Mais pire encore, non contents de s’être trompés, ces décideurs français cherchent de plus à inverser les responsabilités. Ils ont été parfaitement informés par la DGSE que les extrémistes hutu avaient assassiné le président Habyarimana en avril 1994 pour s’emparer du pouvoir, qui allait leur échapper, et mettre à exécution leur solution finale. Le rapport balistique demandé par la justice française en 2012 a confirmé techniquement l’analyse de la DGSE. Alors, pourquoi ces responsables français continuent aujourd’hui encore à affirmer que le Front patriotique rwandais aurait abattu l’avion du président rwandais ? Pourquoi continuent-ils à insinuer que « des Tutsi auraient provoqué le génocide des Tutsi » ?

Pourtant, il n’y a pas d’alternative à la réalité. Le génocide des Tutsi n’a pas été un mouvement de vengeance spontané et incontrôlé d’une foule de sauvages. Bien au contraire, le génocide des Tutsi était une entreprise sophistiquée et machiavélique menée par une organisation implacable, préparée et financée depuis plusieurs années. Ce génocide a « conduit » chaque jour plus de 10 000 personnes à la mort, pendant 100 jours – 15 fois Oradour-sur-Glane pendant trois mois et dix jours. Alors, pourquoi nos décideurs inversent-ils les responsabilités ; pourquoi transforment-ils les bourreaux en victimes ?

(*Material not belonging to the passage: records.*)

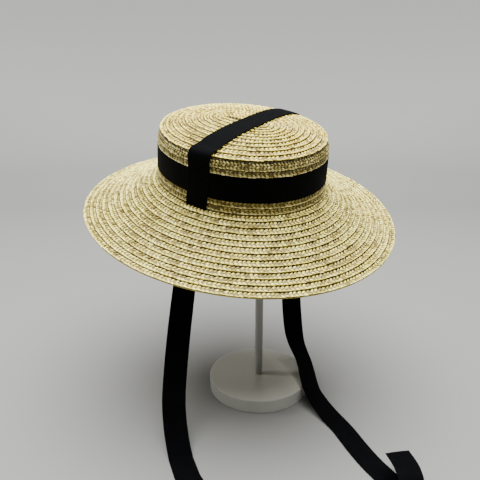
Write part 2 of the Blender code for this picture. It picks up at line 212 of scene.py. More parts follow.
sample = off_surface(crown_surface, np.array([0.0]), np.array([3.0]), 0.001, 0, LAST_ROW)
print("a point on the crown's side:", np.round(sample[0], 4))

# %% [markdown]
# ## One plait, many floats
#
# The plait itself is braided from flattened wheat straws. What the eye sees of each straw
# is a float: a short domed lozenge that dips under its neighbours at both ends. One way
# to show it is a bump texture, but then the edge of every row is a smooth line and the
# gaps hold no shade. So each float is a small grid of real faces. Three kinds repeat along
# a row: an upper one that leans one way, a lower one that leans the other way, and a
# short one where the straw folds back at the row's free edge, painted paler as a painted
# highlight. The row that turns the corner of the crown is wider and has four floats across
# it and a fold. The side that faces the head is hardly seen, so two plain kinds are enough
# there.

# %% Shape of the floats
PLAIT_PITCH = 0.0043
WIDE_PITCH = 0.0036
ROW_WIDTH = 0.0072
TUCKED_OFF = -0.0015
FREE_OFF = -0.0001

# start and end along the row are shares of the pitch, start and end across are shares of
# the row's width from its tucked edge, and half width, bulge and lift are in millimetres
FLOAT_KINDS = {
    "upper": dict(along=(-0.46, 0.44), across=(0.52, -0.12), half=1.46, bulge=0.66, lift=0.30),
    "lower": dict(along=(-0.36, 0.46), across=(0.57, 0.92), half=1.13, bulge=0.63, lift=0.22),
    # The fold's extra tone is a painted highlight on the row's free edge.
    "fold": dict(
        along=(-0.62, 0.60), across=(0.88, 0.96), half=0.62, bulge=0.72, lift=0.38, painted_highlight=0.26
    ),
}
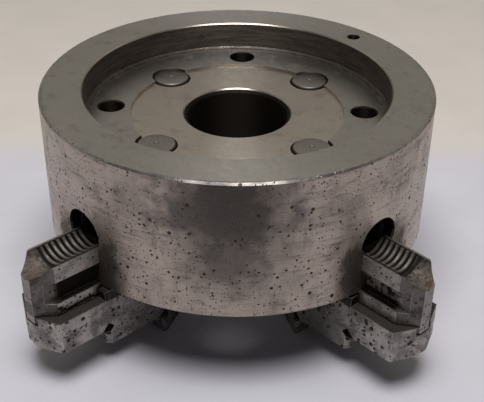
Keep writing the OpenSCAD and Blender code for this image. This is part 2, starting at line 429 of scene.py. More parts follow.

Du fait de leurs décisions et de leur comportement, le président François Mitterrand, son secrétaire général Hubert Védrine, comme l’amiral Lanxade, son chef d’état-major des armées, nous ont mis dans une situation inacceptable : la France peut être accusée de complicité de génocide. Et ce n’est pas en nous enfermant dans le déni qu’ils échapperont à leurs responsabilités, car c’est un déni de démocratie, un déni de la réalité et un déni de la vie.

Guillaume Ancel est un militaire et écrivain français. Après vingt ans de service dans l’armée, qu’il quitte avec le grade de lieutenant-colonel, il poursuit une carrière de cadre dirigeant dans plusieurs grandes entreprises françaises. Il a publié plusieurs ouvrages sur les opérations militaires extérieures au Rwanda et en Bosnie, dont « Rwanda, la fin du silence. Témoignage d’un officier français » (Les Belles Lettres, 2018).